Description of the task
In the entries below, find every line with "record" and copy it.

Stored rows
● ● ●

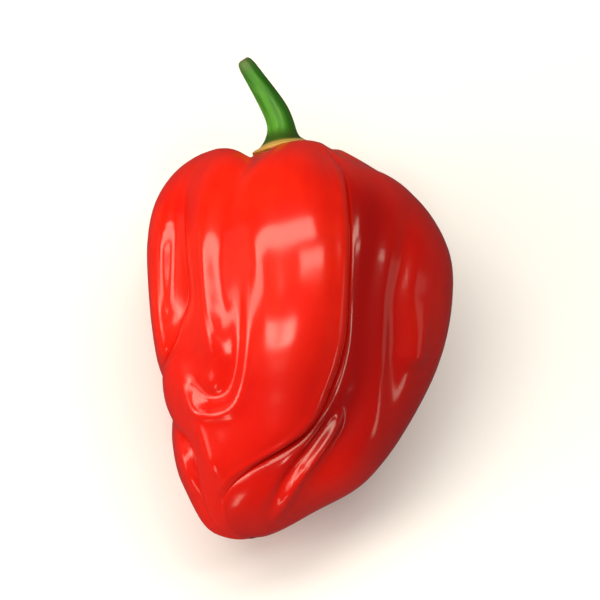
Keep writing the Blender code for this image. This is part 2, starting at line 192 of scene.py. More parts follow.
STROKES = (
    Stroke("crown_groove", 1, 1.8,
           ((-7.6, -1.5, 1.4), (-8.6, 0.0, 1.5), (-9.9, 2.5, 1.4), (-11.0, 5.0, 1.1),
            (-11.7, 8.5, 0.8), (-12.1, 13.0, 0.5), (-12.3, 18.0, 0.3), (-12.4, 23.0, 0.2))),
    Stroke("seat_dip", 1, 3.0,
           ((-8.2, -1.2, 1.0), (-6.4, -1.8, 1.2), (-4.4, -2.2, 0.8))),
    Stroke("far_shoulder", 1, 3.0,
           ((1.5, -0.6, 0.3), (4.2, 0.6, 1.4), (7.0, 1.8, 1.1), (10.5, 3.6, 0.4), (13.0, 5.5, 0.1))),
    Stroke("pocket_groove", 1, 1.3,
           ((-10.0, 21.0, 0.1), (-10.1, 27.0, 0.5), (-10.8, 33.0, 0.8), (-12.2, 36.2, 0.9),
            (-14.4, 37.0, 0.8), (-16.4, 35.6, 0.5))),
    Stroke("pocket_rim", 1, 1.0,
           ((-8.8, 20.0, -0.1), (-8.8, 27.0, -0.4), (-9.3, 33.5, -0.5), (-10.6, 37.9, -0.5),
            (-13.6, 39.4, -0.4), (-16.6, 38.6, -0.5), (-17.8, 35.4, -0.4))),
    Stroke("right_groove", 1, 1.4,
           ((15.2, 8.0, 0.1), (14.9, 12.5, 0.5), (14.2, 17.5, 0.8), (13.3, 23.0, 0.9),
            (13.1, 29.0, 0.9), (12.7, 35.0, 0.7), (11.8, 41.0, 0.2))),
    Stroke("right_hollow", 1, 3.2,
           ((11.0, 7.0, 0.2), (10.8, 11.0, 0.9), (10.6, 15.0, 1.4), (10.0, 20.0, 1.6),
            (9.4, 25.0, 1.6), (9.0, 30.5, 1.5), (8.2, 36.0, 1.5), (6.6, 40.0, 1.7),
            (4.2, 44.5, 1.7), (1.2, 49.0, 1.2), (-1.8, 53.0, 0.4))),
    Stroke("right_ridge", 1, 1.5,
           ((16.6, 24.0, -0.2), (16.2, 28.0, -0.7), (15.6, 31.0, -1.0))),
    Stroke("low_ridge", 1, 0.95,
           ((5.0, 40.2, -0.3), (4.3, 41.8, -0.8), (2.1, 44.8, -1.0), (-0.4, 47.8, -1.0),
            (-2.5, 50.7, -0.9), (-4.6, 54.5, -0.3))),
    Stroke("low_valley", 1, 0.95,
           ((4.0, 39.4, 0.2), (3.3, 41.0, 0.6), (1.1, 44.0, 0.8), (-1.4, 47.0, 0.8),
            (-3.5, 49.9, 0.7), (-5.6, 53.7, 0.2))),
    Stroke("under_right_groove", -1, 2.3,
           ((9.5, 6.0, 0.4), (11.5, 14.0, 1.1), (12.0, 23.0, 1.1), (10.5, 33.0, 0.6),
            (7.5, 41.0, 0.2))),
    Stroke("under_left_groove", -1, 2.0,
           ((-11.5, 10.0, 0.2), (-12.0, 18.0, 0.9), (-11.0, 28.0, 0.9), (-9.0, 37.0, 0.5),
            (-8.0, 43.0, 0.1))),
    Stroke("under_low_dent", -1, 3.2,
           ((0.5, 40.0, 0.3), (0.0, 45.0, 0.9), (-2.0, 50.0, 0.5))),
)

# Swells that are lifted towards where the pod is looked at, so its outline from there stays the same
SWELLS = (
    Stroke("left_lobe", 1, 3.7,
           ((-22.0, 3.0, -0.9), (-22.9, 8.0, -2.8), (-23.6, 14.0, -4.3), (-23.8, 20.0, -4.8),
            (-23.7, 26.0, -4.9), (-23.1, 31.0, -4.2), (-22.3, 35.0, -2.2), (-21.6, 38.0, -0.6))),
    Stroke("left_furrow_side", 1, 1.5,
           ((-19.0, 6.0, 0.2), (-19.6, 11.0, 0.5), (-19.8, 17.0, 0.6), (-19.9, 23.0, 0.5),
            (-20.2, 28.0, 0.2))),
    Stroke("left_of_crown", 1, 2.0,
           ((-14.6, 3.0, -0.5), (-15.7, 7.0, -1.0), (-16.3, 11.7, -1.5), (-16.1, 17.2, -2.0),
            (-15.5, 22.5, -2.2), (-14.6, 27.5, -1.8), (-13.8, 30.5, -0.7))),
    Stroke("crown_shoulder", 1, 2.0,
           ((-7.6, 9.0, -0.1), (-7.5, 14.0, -0.4), (-7.4, 20.0, -0.5), (-7.4, 27.0, -0.4),
            (-7.9, 33.0, -0.2))),
    Stroke("far_right_lobe", 1, 4.2,
           ((17.5, 6.0, 0.3), (17.0, 12.0, 1.0), (16.6, 20.0, 1.4), (16.4, 28.0, 1.4),
            (15.6, 35.0, 1.0), (14.0, 41.0, 0.3))),
    Stroke("low_crown", 1, 2.0,
           ((-17.6, 37.0, -0.5), (-16.4, 41.0, -1.3), (-14.8, 45.5, -1.3), (-13.2, 49.0, -0.5))),
    Stroke("low_left_lobe", 1, 1.5,
           ((-20.2, 41.0, -0.9), (-19.4, 44.4, -1.8), (-18.2, 48.1, -1.8), (-17.0, 51.0, -0.8))),
)

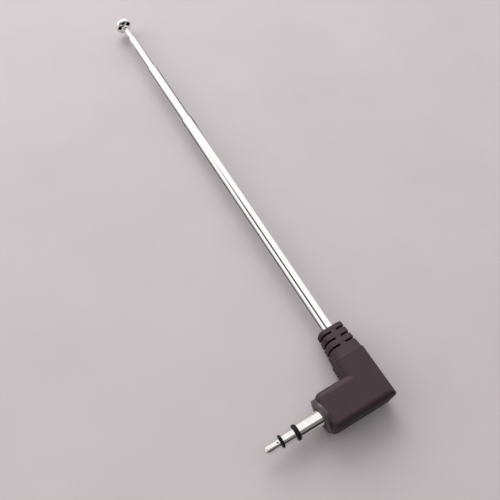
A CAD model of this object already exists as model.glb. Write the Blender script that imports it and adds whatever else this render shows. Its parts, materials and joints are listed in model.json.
"""Telescopic whip antenna on a right-angle jack plug: the looks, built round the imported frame.

The antenna lies on the flat side of its elbow. The whip runs along +Y, the plug along -X, and +Z is up.
Run it as a script: it registers its operators, calls them in order and finishes the scene.
"""

import json
import math

import bmesh
import bpy
from mathutils import Matrix, Vector


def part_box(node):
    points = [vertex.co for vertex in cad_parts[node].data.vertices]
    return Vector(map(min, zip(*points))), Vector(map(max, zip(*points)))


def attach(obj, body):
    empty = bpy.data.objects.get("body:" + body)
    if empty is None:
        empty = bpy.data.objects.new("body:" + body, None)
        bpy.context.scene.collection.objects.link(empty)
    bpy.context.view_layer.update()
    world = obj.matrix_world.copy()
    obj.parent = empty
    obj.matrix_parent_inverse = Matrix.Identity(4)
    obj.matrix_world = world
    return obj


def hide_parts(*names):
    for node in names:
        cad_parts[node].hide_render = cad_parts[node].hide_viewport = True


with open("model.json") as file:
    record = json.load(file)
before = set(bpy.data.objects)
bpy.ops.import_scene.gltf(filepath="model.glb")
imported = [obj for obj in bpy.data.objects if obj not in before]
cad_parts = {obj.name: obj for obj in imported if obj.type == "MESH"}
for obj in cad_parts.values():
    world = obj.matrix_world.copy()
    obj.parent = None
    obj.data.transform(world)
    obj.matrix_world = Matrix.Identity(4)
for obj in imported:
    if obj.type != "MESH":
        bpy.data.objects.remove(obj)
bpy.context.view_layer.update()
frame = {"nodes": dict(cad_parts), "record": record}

bl_info = {
    "name": "Telescopic Antenna",
    "version": (1, 0, 0),
    "blender": (4, 5, 0),
    "location": "View3D > Sidebar > Antenna",
    "description": "Builds a telescopic whip antenna with a moulded right-angle plug",
    "category": "Object",
}

MM = 0.001
ROUND = 96  # sides of a turned piece
BEND = 8  # segments of a quarter round


# ---------------------------------------------------------------- the frame's own places


def lowest(node):
    """Lowest corner of a node's box."""
    return Vector(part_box(node)[0])


def highest(node):
    """Highest corner of a node's box."""
    return Vector(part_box(node)[1])


def radius_across(node):
    """Outer radius of a node turned on the whip's or on the plug's axis."""
    return (highest(node).z - lowest(node).z) / 2


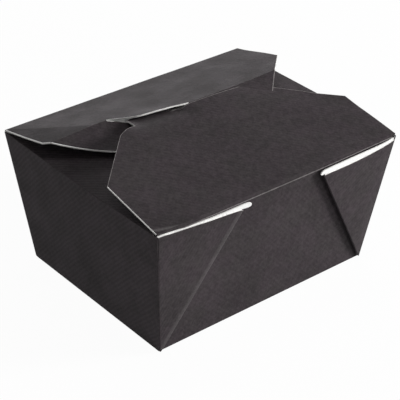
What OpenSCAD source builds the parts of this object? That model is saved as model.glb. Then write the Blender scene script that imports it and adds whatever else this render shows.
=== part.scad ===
/* [Tray] */
// Width of the floor, along the front wall
base_w = 112; // [90:1:180]
// Depth of the floor, from the front wall to the rear wall
base_d = 88; // [70:1:140]
// Height from the table to the top folds
height = 62.5; // [45:0.5:110]
// How far the top reaches past the floor at each side
flare_w = 8; // [4:0.5:14]
// How far the top reaches past the floor at the front and at the rear
flare_d = 7.5; // [4:0.5:14]
// Thickness of the board
board_t = 0.5; // [0.35:0.05:0.7]

/* [Corner gussets] */
// Height of the white tab at its inner end
tab_h = 3.3; // [1.5:0.1:4]
// Drop of the tab's upper edge below the fold, at its inner end
tab_drop = 1.9; // [1:0.1:3]
// Drop of the tab's upper edge below the fold, at the corner
tab_corner_drop = 0.8; // [0.7:0.1:1.5]
// Height of the tab at the corner
tab_corner_h = 1.5; // [0.4:0.1:2]
// How far the tab's round end reaches past the folded edge
tab_reach = 3.3; // [2.6:0.1:5]
// How far a loose gusset stands off its wall, at the top of its folded edge
stand_off = 2.4; // [1:0.1:4]

/* [Rear flap] */
// Rise of the rear flap above the level
rear_rise = 13.8; // [10:0.2:18]
// Distance from the rear fold to the ridge, along the flap
ridge_v = 43.2; // [36:0.2:48]
// Length of each straight wing edge of the rear flap, from its fold
rear_wing_len = 28; // [22:0.5:30]
// Distance from the rear fold to the fold at the flap's left end
left_fold_v = 30.5; // [30:0.5:34]
// Whole length of the rear flap, unfolded
rear_len = 55; // [50:0.5:58]
// Bend of the tucked panel below the first one
tuck_bend = 26; // [24:0.5:30]
// Width of the lip, from the middle to the left
lip_w = 34; // [28:0.5:38]
// Distance from the middle to the lip's rounded shoulder
lip_shoulder_u = 24; // [18:0.5:28]
// Distance from the rear fold to the lip's rounded shoulder
lip_shoulder_v = 41.5; // [39:0.5:43]
// Bend by which the lip springs up over the tongue
lip_spring = 12; // [8:0.5:16]

/* [Front flap] */
// Length of each straight wing edge, from its fold
wing_len = 31; // [24:0.5:36]
// Distance from the middle to the front flap's right corner
right_corner_u = 32; // [24:0.5:40]
// Distance from the middle to the notch beside the tongue
notch_u = 29; // [22:0.5:30]
// Distance from the middle to the near side of the tongue
tongue_start_u = 5; // [3:0.5:10]
// Distance from the middle to the tongue's far corner
tongue_tip_u = 26.5; // [20:0.5:28]
// Width of the rounded shoulder beside the notch
shoulder_w = 11; // [6:0.5:14]
// Depth of the rounded shoulder
shoulder_d = 3.6; // [2:0.2:6]
// Bend of the tongue below the front flap
tongue_dip = 29; // [24:1:32]

/* [Side flaps] */
// Length of the side flaps
side_len = 28; // [20:0.5:32]
// Rise of the side flaps above the level
side_rise = 3.5; // [2:0.5:5]

/* [Clearances] */
// Gap under the front flap's fold
hinge_gap = 0.2; // [0.1:0.05:0.4]
// Gap between each end of a large flap and the side walls
end_gap = 0.3; // [0.2:0.05:0.6]
// Gap between the front flap's edge and the panel it rests over
rest_gap = 0.3; // [0.2:0.05:0.6]
// Gap between the tongue's end and the lip
tongue_gap = 0.25; // [0.2:0.05:0.6]
// Distance from the front flap's edge to the ridge
ridge_gap = 1; // [0.6:0.1:2]
// Distance from a side flap's end to the large flaps' folds
corner_relief = 1.5; // [1.2:0.1:4]

/* [Hidden] */
board_black = "#343132";
eps = 0.01;
// Folds are pressed, so they are a little thinner than the board
bead_r = 0.45 * board_t;
bead_fn = 24;
fold_inset = 0.3;
// Distance between the middles of two glued layers, pressed together by a hair
lay = board_t - eps;

// Floor folds, on the board's middle surface
fold_x = base_w / 2 - board_t / 2;
fold_y = base_d / 2 - board_t / 2 - 2 * lay;
// Top folds, on the board's middle surface
top_x = fold_x + flare_w;
top_y = fold_y + flare_d;
hinge_z = height - board_t / 2;
wall_h = hinge_z - board_t / 2;
side_drop = board_t;
side_h = wall_h - side_drop;
// Walls, measured in their own planes
lean_f = atan(flare_d / wall_h);
lean_s = atan(flare_w / wall_h);
slant_f = norm([wall_h, flare_d]);
slant_s = norm([wall_h, flare_w]);
side_slant = slant_s * side_h / wall_h;
front_slant = slant_f - bead_r - hinge_gap;

// The web between two walls folds along its bisector
tilt_f = atan(flare_w / slant_f);
tilt_s = atan(flare_d / slant_s);
half_web = (90 - tilt_f - tilt_s) / 2;
edge_in = tan(half_web - tilt_f);
tab_low = slant_f - tab_drop - tab_h;
tab_low_x = fold_x - tab_low * edge_in;
tab_c = [tab_low_x - tab_reach + tab_h / 2, tab_low + tab_h / 2];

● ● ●

The reply
    record = json.load(file)
frame = {"nodes": dict(cad_parts), "record": record}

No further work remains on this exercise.